Certains métiers favorisent un particulièrement éprouvant avec la nature humaine : c’est le cas de la police, et prenant son relais, la justice. Norman Jewison, qui se prête volontiers à un regard sans concession sur la société de son temps (Dans la chaleur de la nuit) ou du supposément notre (Rollerball, sorti en 1975 et se ant… en 2018) investit les tribunaux pour une fable assez enlevée et par moments déconcertante.
L’idée est de restituer la folie inhérente à ce milieu, dans lequel le crime n’est plus la question, mais un fait, et le moyen de faire avec l’occasion de toutes les manipulations : par les avocats, mais aussi les juges et la police, pour aboutir à un vaste jeu de dupes dans lequel les plus faibles trinquent.
Ce parti pris est ce qui fait toute la saveur du film : restituer une hystérie continue et qui conduit à l’aliénation : par le portrait d’une des victimes, un noir travesti qui cumule à peu près toutes les singularités pour être broyé par la machine, d’un avocat idéaliste et luttant contre des moulins à vents (Al Pacino, en (trop, comme souvent) grande forme), et de deux juges aux antipodes.
Le premier, lessivé par la laideur du tableau social, est devenu un fantasque suicidaire, occasionnant les séquences les plus originales, mêlant la comédie noire (la sortie en hélicoptère ou le running gag le voyant avec un canon dans la bouche ou au bord du vide dans les situations les plus quotidiennes) à un désespoir assez poétique.
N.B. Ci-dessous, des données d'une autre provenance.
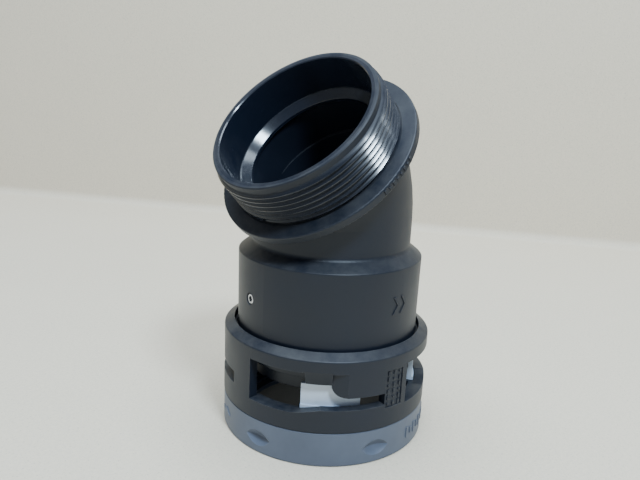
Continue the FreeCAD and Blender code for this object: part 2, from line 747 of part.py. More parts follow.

Le deuxième, archétype du système cynique, tire davantage vers la caricature en brisant les petits tout en asseyant son pouvoir inique. C’est par lui que se dessine un récit en forme de dilemme, forçant l’humaniste Pacino à assurer sa défense, quand bien même il le sait coupable du pire.
Lorsqu’il délire à plein tube, le film est doté d’une véritable énergie, et dévie vers une fable sociétale souvent séduisante ; mais ses excès se retournent contre lui à partir du moment où il creuse le sillon d’un récit qui se voudrait plus sérieux, et vecteur d’une dénonciation sociale. On a du mal à donner du crédit au personnage de Pacino, qui ne peut raisonnablement s’investir émotionnellement comme si chacun de ses clients était son propre enfant. De la même manière, les développements et la plaidoirie finale, qui déploie tout ce que la dramaturgie américaine peut faire de plus poussif, plombe sérieusement la dose de folie qui prévalait jusqu’alors.
Dommage de voir le film reprendre les rails d’une démonstration aussi manichéenne : la caricature était bien plus incisive lorsqu’elle se fondait sur un absurde (non dénue de désespoir) que lorsqu’elle tente les lourdeurs du pathétique.